Seven of those who spoke to TBIJ felt their pay was inadequate, with some citing high inflation in Turkey, which stood at 39% in February. Telus told TBIJ the average pay rise in January 2025 was 44%.

Telus moderators can schedule sessions with a psychologist but must use their break times to do so, current and former employees told TBIJ. Two workers told TBIJ they had been unable to get an appointment because the psychologists are often overbooked.

“I only went once … because when we go to the psychologist our wellness breaks are cut off, so nobody is going,” said Aytaç*, a current moderator. “I prefer smoking.”

Telus said it has “a comprehensive well-being framework, guided by international best practices. This program is overseen by licensed psychologists with experience in managing psychological health, safety, and subclinical interventions in employee well-being.”

The company also claimed it offered “unlimited wellness breaks” and said it rotated workers through teams to limit exposure to distressing content.

Tiktok told TBIJ it outlined counselling provisions to ensure a comprehensive well-being support system.

Çağrı-İş held another protest at the Telus offices last month, and is fighting in the Turkish courts for its right to legally represent TikTok workers.

“The workers that are working inside, they are seeing our actions because we have been outside many times, and we are not giving up,” he said.

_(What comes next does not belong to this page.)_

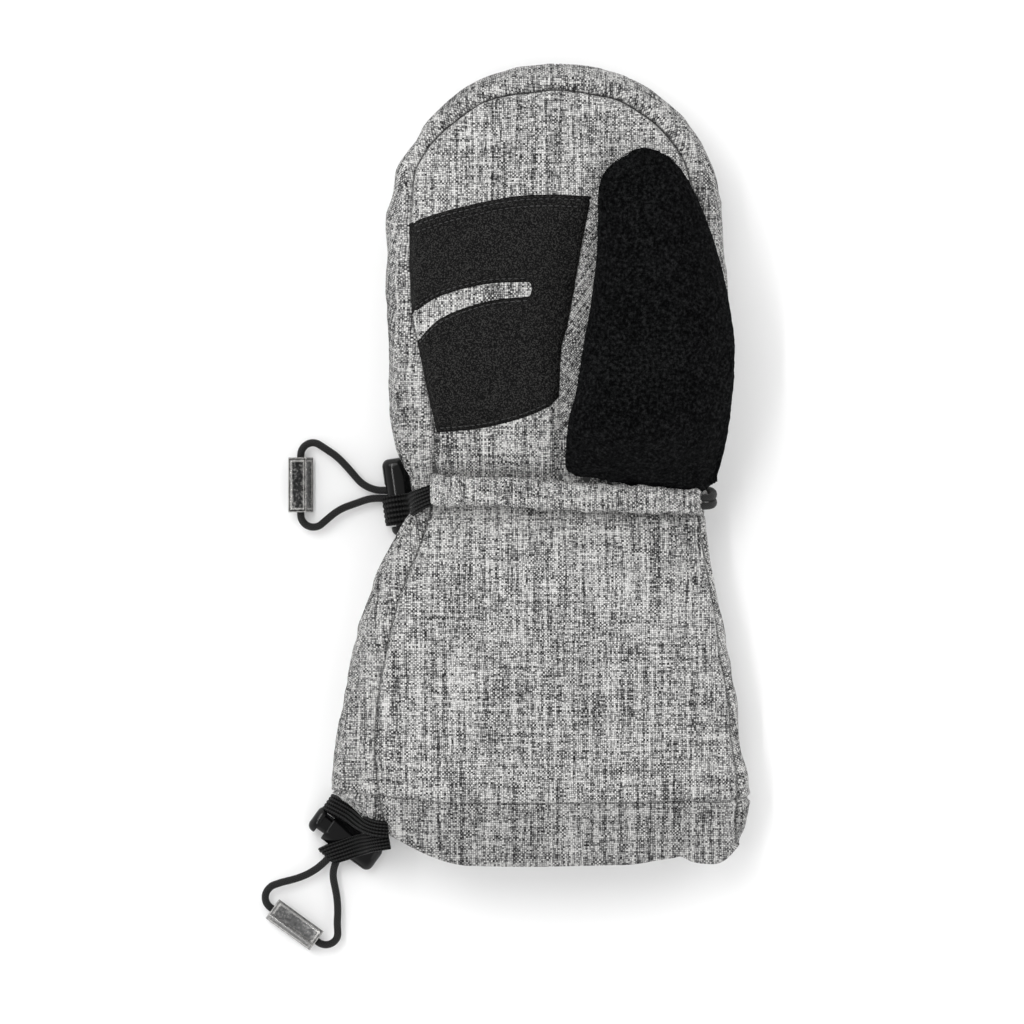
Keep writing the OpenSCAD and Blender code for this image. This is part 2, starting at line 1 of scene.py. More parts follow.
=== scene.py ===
"""Looks of the ski mitten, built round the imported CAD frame."""
import math
from functools import partialmethod

import bmesh
import bpy
import numpy as np
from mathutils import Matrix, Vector
from mathutils.bvhtree import BVHTree


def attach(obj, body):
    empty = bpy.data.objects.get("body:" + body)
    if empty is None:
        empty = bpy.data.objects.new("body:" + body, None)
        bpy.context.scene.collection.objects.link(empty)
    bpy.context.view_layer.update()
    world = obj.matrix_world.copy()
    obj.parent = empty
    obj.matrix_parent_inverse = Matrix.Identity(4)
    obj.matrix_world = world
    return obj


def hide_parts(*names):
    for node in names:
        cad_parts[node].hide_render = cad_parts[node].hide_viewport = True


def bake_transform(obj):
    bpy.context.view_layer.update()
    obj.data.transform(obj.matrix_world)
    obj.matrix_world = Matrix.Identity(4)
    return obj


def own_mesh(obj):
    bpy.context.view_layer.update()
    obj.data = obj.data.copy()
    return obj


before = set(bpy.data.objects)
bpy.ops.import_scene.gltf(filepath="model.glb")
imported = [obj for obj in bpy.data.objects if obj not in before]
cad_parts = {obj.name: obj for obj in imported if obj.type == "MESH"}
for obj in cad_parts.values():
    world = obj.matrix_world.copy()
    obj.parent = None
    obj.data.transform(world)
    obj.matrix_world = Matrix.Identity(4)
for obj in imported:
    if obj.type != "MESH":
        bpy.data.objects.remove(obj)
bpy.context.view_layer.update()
MM = 0.001
TAU = 2 * math.pi

# ---------------------------------------------------------------- curves

def smooth(t):
    t = np.clip(t, 0, 1)
    return t * t * (3 - 2 * t)


def mix(a, b, t):
    return a + (b - a) * t


def spow(c, p):
    return np.sign(c) * np.abs(c) ** p


def bell(d, width):
    return np.exp(-(d / width) ** 2)


def circle_angles(n, start=0.0):
    return start + np.arange(n) * TAU / n


def over_grid(rows, cols):
    """Two lists of numbers spread over the grid of their rows and columns."""
    return np.meshgrid(rows, cols, indexing="ij")


def unit(v):
    return v / np.linalg.norm(v, axis=1, keepdims=True)


def run_along(path):
    """Distance along a path at each of its points."""
    return np.concatenate([[0], np.cumsum(np.linalg.norm(np.diff(path, axis=0), axis=1))])


def table(rows, x):
    """Smooth curve through the rows of a table, read at x of its first column: one array per other column."""
    rows = np.asarray(rows, float)
    t, v = rows[:, 0], rows[:, 1:]
    x = np.clip(np.asarray(x, float), t[0], t[-1])
    i = np.clip(np.searchsorted(t, x, side="right") - 1, 0, len(t) - 2)
    n = len(t)
    after, before = np.minimum(np.arange(n) + 1, n - 1), np.maximum(np.arange(n) - 1, 0)
    slope = (v[after] - v[before]) / (t[after] - t[before])[:, None]
    d = t[i + 1] - t[i]
    s = ((x - t[i]) / d)[..., None]
    d = d[..., None]
    out = (v[i] * (2 * s**3 - 3 * s**2 + 1) + v[i + 1] * (3 * s**2 - 2 * s**3)
           + slope[i] * d * (s**3 - 2 * s**2 + s) + slope[i + 1] * d * (s**3 - s**2))
    return [out[..., k] for k in range(v.shape[1])]


def polyline(points, step=1.0):
    """Evenly spaced points along the smooth curve through the given points."""
    p = np.asarray(points, float)
    run = run_along(p)
    fine = np.stack(table(np.column_stack([run, p]), np.linspace(0, run[-1], 12 * len(p))), -1)
    run = run_along(fine)
    n = max(2, int(run[-1] / step) + 1)
    return np.stack([np.interp(np.linspace(0, run[-1], n), run, fine[:, k]) for k in range(p.shape[1])], -1)


def distance(x, y, line):
    """Signed distance of the points to a polyline, positive to its right; a block of points at a time."""
    p = np.stack([x.ravel(), y.ravel()], -1)
    a, b = line[:-1], line[1:]
    ab = b - a
    out, block = np.empty(len(p)), 20000
    for s in range(0, len(p), block):
        q = p[s:s + block, None, :] - a[None]
        t = np.clip((q * ab).sum(-1) / (ab**2).sum(-1), 0, 1)
        r = q - t[..., None] * ab
        d = np.hypot(r[..., 0], r[..., 1])
        k = d.argmin(1)
        pick = (np.arange(len(k)), k)
        cross = ab[k, 1] * r[pick][:, 0] - ab[k, 0] * r[pick][:, 1]
        out[s:s + block] = np.where(cross >= 0, 1, -1) * d[pick]
    return out.reshape(x.shape)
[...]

Zeynep*, a current moderator, said: “Tiktok is a billion-dollar company. TikTok is one of the largest social media networks in the world, and they are paying us pennies… we've got no future, we’re barely sustaining our living.”

“Workers who endure traumatic working conditions deserve sustained psychological support and fair pay that recognises their crucial role in shielding the public from dangerous content,” said Christy Hoffman, general secretary of UNI Global, a trade union federation.

“It's outrageous that Telus, with a disturbing history of union busting, treats these essential workers as disposable.”